Observability lite (Tier 3 scope, but minimum viable for launch)

  • Prometheus /metrics endpoint on the API exposing: request rate by endpoint, latency percentiles, 4xx/5xx counts, ratelimit_block_total
  • Sentry (or self-hosted GlitchTip) for unhandled errors, with release tagging

Feature flags

Lightweight feature_flags table or env-var driven (no LaunchDarkly yet). Useful for rolling out Block F's billing without exposing it to all users at once.


Open questions

Resolve before starting:

  1. Final pricing tiers — the table in Block F is a placeholder. Confirm with the target market (interview 10 wedding planners, 10 corporate event managers).
  2. Email provider — SES vs Postmark vs SendGrid. SES is cheapest but has the harshest deliverability ramp; Postmark is best for transactional but pricier.
  3. 2FA at launch or v1.1? — Recommend v1.1; one less moving piece on the launch path.
  4. Custom domain for RSVP pages at launch or v1.1? — Recommend v1.1 (Tier 2). Adds DNS + cert complexity.
  5. WebSocket auth mechanism — Recommend Block B option 3 (short-lived ticket).
  6. EU data residency at launch? — If targeting EU customers, this becomes Tier 1 (separate EU deployment). Otherwise defer to Tier 4.

Sequencing summary table

Wave Block Depends on Effort (1 eng) Can parallelise with
1 A. Auth 2w
1 B. Authz A 4d C
1 C. Rate limiting A (for userID) 4d B
2 D. Notifications A 2w E
2 E. CSV import B 4d D, F
2 F. Billing A, D 2w E
3 G. Backups — (infra) 2d (Claude) any
3 H. Privacy A 3d any

One engineer, sequential: ~9 weeks. Two engineers, parallel-where-possible: ~5.5 weeks.

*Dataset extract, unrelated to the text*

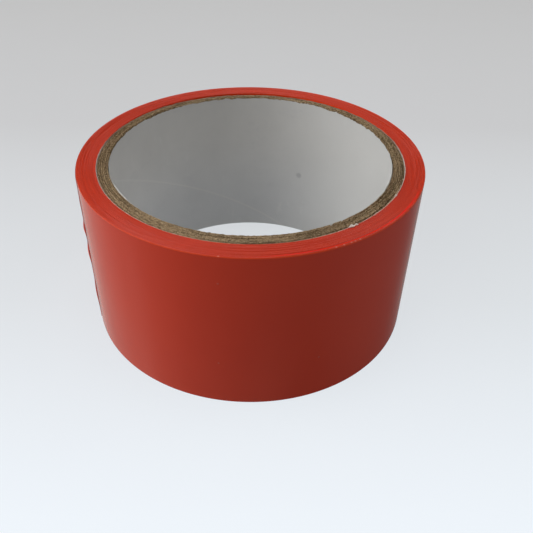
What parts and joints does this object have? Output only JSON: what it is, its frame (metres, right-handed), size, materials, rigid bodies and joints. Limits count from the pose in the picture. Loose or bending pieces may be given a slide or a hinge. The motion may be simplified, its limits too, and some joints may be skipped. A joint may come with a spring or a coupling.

What's not in Tier 1 (deliberate)

These are tempting but are Tier 2:

  • Editable RSVPs (guests can change response after submitting)
  • Multi-host collaborators
  • Event branding (logo, colours, custom domain)
  • Day-of QR check-in
  • Better fraud-engine thresholds (false-positive feedback loop)
  • Calendar integration
  • Auto-reminders (1-day before, etc.)
  • Mobile push notifications

Ship Tier 1 first. The launch story is "personal invitations + live tracking + quiet fraud detection + works reliably + you can pay us money". Everything else is the second release.